In a pandemic, decisions must be made. And they won’t all be correct. To wait for absolute certainty — to hesitate — carries substantively more risk. This is not the time for plodding administration, it’s a call for decision-making on the fly. And when mistakes are made — there surely will be errors of judgement — the need to course-correct without acrimony is the smartest way to go.

It’s been two weeks since the Calgary Philharmonic Orchestra felt it had little option than to idle its musicians and staff. But since then, the CPO walked back the layoff and decided to let everyone work 70% of regular hours until the symphony can start performing again. Harmony, in the longer term, matters. That’s leadership.

Meantime: Alberta’s Education Minister Adrana LaGrange on a Saturday afternoon made labour history. Over 20,000 temporary teachers, bus drivers, custodial staff and education assistants were cut from the education payroll setting off sparks across the province. Couldn’t some of these front-line workers in the K-12 education system been re-deployed, for instance, to support parents who must now home-school their children (and not as a matter of choice, we might add)?

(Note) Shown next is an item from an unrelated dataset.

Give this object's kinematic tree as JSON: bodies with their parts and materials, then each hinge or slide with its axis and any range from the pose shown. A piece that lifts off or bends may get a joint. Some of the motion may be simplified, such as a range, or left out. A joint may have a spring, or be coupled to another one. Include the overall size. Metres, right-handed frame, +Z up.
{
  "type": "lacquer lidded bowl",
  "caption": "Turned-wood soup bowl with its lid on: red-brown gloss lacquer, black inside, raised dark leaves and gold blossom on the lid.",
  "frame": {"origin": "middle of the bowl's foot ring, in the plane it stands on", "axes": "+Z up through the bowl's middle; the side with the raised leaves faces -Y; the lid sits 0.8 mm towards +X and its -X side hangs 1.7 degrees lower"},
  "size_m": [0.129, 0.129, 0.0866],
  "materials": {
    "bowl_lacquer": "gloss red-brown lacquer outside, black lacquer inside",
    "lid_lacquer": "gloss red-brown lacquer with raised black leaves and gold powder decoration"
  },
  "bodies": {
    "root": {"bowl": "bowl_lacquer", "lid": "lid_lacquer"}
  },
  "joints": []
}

Minister LaGrange, surely you can do better. And if you can’t then who can?


The smartest leaders always pay attention to what’s on the periphery. The best leaders are also quick to shift gears and avert calamity when they’re wrong.

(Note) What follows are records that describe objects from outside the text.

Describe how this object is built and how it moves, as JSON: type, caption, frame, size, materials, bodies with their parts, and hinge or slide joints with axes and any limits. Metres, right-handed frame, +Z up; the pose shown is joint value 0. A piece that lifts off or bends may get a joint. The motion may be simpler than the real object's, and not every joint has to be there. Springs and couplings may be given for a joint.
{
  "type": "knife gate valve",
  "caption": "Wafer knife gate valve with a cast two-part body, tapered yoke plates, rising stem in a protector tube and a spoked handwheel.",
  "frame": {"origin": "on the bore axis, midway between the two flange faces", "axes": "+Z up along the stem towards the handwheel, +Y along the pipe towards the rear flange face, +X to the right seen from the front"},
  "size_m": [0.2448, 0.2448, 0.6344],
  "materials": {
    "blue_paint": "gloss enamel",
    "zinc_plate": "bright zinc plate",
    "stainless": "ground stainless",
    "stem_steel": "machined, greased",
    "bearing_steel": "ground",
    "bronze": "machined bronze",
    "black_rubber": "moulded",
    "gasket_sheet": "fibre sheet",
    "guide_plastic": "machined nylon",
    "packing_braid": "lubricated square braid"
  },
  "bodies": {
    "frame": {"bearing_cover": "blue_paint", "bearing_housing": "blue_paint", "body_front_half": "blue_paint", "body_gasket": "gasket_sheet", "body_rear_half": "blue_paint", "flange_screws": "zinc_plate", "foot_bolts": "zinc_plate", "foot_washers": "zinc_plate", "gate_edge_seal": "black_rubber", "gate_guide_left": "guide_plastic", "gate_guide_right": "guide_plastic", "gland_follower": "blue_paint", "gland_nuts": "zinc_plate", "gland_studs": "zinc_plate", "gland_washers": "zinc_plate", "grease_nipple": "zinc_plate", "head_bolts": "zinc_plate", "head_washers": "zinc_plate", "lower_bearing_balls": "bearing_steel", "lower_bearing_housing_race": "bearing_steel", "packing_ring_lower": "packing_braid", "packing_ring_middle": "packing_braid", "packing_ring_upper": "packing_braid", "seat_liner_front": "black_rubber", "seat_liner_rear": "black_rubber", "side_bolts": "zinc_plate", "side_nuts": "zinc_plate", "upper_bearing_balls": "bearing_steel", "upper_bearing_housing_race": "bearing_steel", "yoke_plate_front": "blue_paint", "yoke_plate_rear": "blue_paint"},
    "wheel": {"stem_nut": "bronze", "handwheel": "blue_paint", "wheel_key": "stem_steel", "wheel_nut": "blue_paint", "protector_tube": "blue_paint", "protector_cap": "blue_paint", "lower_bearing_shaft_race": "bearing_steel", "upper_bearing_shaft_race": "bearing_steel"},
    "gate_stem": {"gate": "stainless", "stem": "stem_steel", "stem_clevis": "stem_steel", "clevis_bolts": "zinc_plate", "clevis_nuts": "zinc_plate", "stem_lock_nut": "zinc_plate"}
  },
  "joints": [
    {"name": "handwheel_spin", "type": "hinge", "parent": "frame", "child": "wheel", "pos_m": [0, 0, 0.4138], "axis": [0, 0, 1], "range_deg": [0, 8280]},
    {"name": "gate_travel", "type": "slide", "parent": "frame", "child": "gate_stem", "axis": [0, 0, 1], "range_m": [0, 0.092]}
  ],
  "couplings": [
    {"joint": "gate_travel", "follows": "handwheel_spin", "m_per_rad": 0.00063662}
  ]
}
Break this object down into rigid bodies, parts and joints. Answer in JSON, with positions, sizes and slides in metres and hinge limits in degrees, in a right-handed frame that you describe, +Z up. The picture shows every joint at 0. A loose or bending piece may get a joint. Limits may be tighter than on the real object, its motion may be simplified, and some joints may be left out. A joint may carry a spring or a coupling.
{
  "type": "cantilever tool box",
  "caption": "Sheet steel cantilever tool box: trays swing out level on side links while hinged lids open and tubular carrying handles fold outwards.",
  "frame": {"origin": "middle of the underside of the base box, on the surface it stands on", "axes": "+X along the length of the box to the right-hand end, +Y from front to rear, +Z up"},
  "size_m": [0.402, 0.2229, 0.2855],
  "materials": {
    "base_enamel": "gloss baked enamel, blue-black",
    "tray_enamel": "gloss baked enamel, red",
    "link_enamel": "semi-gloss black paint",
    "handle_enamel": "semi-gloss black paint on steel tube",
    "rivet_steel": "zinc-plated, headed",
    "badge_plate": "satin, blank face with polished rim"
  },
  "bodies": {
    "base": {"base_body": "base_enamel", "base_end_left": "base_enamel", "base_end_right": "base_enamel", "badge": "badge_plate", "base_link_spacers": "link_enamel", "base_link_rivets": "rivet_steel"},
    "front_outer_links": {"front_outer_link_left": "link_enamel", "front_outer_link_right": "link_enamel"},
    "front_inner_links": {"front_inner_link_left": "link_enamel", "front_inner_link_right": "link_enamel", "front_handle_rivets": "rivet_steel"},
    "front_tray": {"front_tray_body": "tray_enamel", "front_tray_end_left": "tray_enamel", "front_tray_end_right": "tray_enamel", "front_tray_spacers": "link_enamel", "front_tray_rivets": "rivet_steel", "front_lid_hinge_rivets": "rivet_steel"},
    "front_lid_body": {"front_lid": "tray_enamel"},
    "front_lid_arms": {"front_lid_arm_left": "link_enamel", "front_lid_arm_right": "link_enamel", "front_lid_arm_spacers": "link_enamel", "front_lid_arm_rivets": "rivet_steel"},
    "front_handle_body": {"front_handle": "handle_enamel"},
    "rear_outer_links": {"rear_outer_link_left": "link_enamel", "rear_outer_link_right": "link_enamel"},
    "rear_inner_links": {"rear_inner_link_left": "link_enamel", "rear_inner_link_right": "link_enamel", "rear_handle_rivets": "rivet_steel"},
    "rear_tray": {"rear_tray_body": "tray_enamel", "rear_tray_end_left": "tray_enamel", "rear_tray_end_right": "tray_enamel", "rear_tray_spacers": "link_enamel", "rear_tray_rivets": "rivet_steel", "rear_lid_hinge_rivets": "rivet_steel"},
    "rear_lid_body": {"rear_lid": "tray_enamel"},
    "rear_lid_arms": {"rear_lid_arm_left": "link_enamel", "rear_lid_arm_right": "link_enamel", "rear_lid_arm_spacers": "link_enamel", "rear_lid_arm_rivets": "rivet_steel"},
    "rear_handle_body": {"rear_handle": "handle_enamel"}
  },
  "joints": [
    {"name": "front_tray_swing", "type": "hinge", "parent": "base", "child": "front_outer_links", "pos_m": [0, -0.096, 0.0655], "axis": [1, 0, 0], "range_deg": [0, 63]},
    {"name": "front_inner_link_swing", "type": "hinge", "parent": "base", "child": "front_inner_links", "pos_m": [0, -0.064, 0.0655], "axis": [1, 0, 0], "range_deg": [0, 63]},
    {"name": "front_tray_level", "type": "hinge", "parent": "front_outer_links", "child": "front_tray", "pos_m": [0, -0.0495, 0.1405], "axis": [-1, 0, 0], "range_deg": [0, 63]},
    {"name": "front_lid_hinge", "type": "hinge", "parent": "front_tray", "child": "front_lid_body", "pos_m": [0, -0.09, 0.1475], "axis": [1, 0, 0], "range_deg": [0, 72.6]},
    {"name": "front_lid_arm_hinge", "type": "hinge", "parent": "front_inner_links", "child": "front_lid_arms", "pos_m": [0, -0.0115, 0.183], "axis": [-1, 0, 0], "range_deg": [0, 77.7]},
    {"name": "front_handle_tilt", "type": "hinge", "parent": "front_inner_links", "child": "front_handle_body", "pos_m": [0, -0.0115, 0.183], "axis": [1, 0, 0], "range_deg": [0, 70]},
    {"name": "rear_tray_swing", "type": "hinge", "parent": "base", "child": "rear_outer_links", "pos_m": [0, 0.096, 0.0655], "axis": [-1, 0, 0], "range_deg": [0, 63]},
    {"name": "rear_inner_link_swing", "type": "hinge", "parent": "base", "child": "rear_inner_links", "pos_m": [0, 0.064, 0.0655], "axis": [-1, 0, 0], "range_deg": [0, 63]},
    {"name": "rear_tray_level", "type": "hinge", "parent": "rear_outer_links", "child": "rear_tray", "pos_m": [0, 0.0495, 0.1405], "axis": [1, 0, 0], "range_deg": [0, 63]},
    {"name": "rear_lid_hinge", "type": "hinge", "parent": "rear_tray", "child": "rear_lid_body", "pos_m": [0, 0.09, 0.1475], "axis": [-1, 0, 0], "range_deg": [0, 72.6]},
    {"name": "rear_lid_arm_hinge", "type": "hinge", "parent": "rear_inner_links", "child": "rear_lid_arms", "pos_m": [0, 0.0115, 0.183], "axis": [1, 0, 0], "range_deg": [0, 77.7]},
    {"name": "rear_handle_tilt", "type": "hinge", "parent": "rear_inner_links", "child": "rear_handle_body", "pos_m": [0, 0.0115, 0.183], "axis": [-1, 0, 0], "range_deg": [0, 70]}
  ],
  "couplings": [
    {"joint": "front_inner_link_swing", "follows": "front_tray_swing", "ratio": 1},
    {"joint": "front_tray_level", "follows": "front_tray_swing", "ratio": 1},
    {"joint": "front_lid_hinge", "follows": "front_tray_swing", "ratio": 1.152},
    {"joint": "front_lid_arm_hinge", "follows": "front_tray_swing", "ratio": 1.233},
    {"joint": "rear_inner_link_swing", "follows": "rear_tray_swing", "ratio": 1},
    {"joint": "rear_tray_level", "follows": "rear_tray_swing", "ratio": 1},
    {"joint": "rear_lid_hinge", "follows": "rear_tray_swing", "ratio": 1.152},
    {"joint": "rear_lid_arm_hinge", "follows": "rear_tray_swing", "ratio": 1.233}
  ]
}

Our leaders need your help — your unvarnished solutions — how to score from behind the net. How to win when you’re behind on the scoreboard. We know they’re watching this space.

No reasonable idea should be off the table. We’ll see to it that they’re not. Please comment or click on this link to write into our virtual town hall.

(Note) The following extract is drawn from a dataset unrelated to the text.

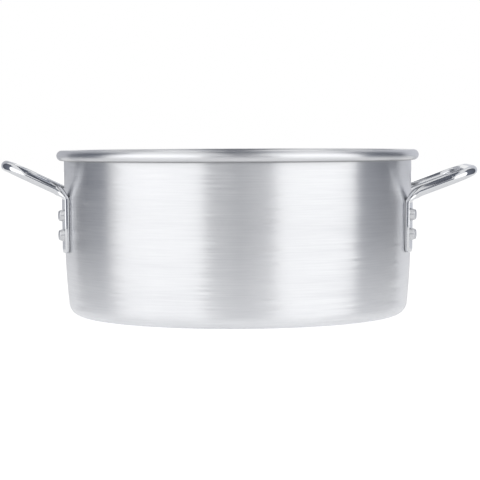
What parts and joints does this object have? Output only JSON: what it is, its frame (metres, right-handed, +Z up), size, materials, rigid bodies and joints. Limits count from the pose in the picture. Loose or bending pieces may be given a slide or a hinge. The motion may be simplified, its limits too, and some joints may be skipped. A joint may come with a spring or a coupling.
{
  "type": "brew kettle",
  "caption": "Wide straight-sided aluminium brew kettle, open at the top, with a rolled rim and riveted rod loop handles on opposite sides.",
  "frame": {"origin": "centre of the base's resting face", "axes": "+Z up through the open mouth; left handle along -X, right handle along +X; front towards -Y"},
  "size_m": [0.5176, 0.3972, 0.18],
  "materials": {
    "pot_aluminium": "satin, brushed round the wall",
    "handle_rod": "bright",
    "rivet_aluminium": "dull"
  },
  "bodies": {
    "root": {"pot_shell": "pot_aluminium", "handle_left": "handle_rod", "handle_right": "handle_rod", "rivet_left_front_upper": "rivet_aluminium", "rivet_left_front_lower": "rivet_aluminium", "rivet_left_rear_upper": "rivet_aluminium", "rivet_left_rear_lower": "rivet_aluminium", "rivet_right_front_upper": "rivet_aluminium", "rivet_right_front_lower": "rivet_aluminium", "rivet_right_rear_upper": "rivet_aluminium", "rivet_right_rear_lower": "rivet_aluminium"}
  },
  "joints": []
}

This column is the consensus opinion of the writers Donna Kennedy-Glans & Don Hill. If you haven’t already, please subscribe to BEYOND POLARITY — scroll down on your phone or tablet (or look to the right in the panel beside this post). Enter your email to FOLLOW, a wheel spins, hamsters get fed.




2 thoughts on “We’re back…

  1. I really like the idea of using radio to reach out to Alberta’s seniors! CKUA Radio broadcasts throughout the province and offers a variety of programming. It might be worth exploring with them the idea of a special daily broadcast aimed at seniors featuring music and information targeting these folks. Ken Regan (recently retired) might be a great host.

  2. Thanks for this. These are challenging and even frightening days for any government, let alone one so dependent on oil royalties.

    However, some of the actions of the government, including those that you have highlighted, are beyond concerning as a citizen of this province. You used the phrase ‘tone-deaf’, but the government actions are more than that. The budget that was passed without real debate was totally unrealistic, and it was known at the time. The UCP are eroding the foundations of our health system, our education system, and our very democracy (Bill 10?). My communications to my MLA are not responded to except by the office constituency manager; arranged phone calls don’t happen. (I know they are busy; I was pleased that the manager got back to me). Tensions have risen on all fronts, as initial attempts to present logical arguments were met with non-responses, which in turn resulted in more heated rhetoric, more non-responses or deprecating/denigrating comments, and relationships spiraled out of control. At least one MLA hung up on a constituent. A minister of the government confronted a citizen on the citizen’s driveway! The premier is promoting business interests of friends and former colleagues. Flagrant conflicts of interest are seemingly brushed aside.

    I’m not seeing a government interested at all in the solutions that citizens propose to ‘score from behind the net’ unless they fit with the party ideology. Kenney’s comment from the lifetime of several weeks ago sums it up, “Well we DO have a majority”.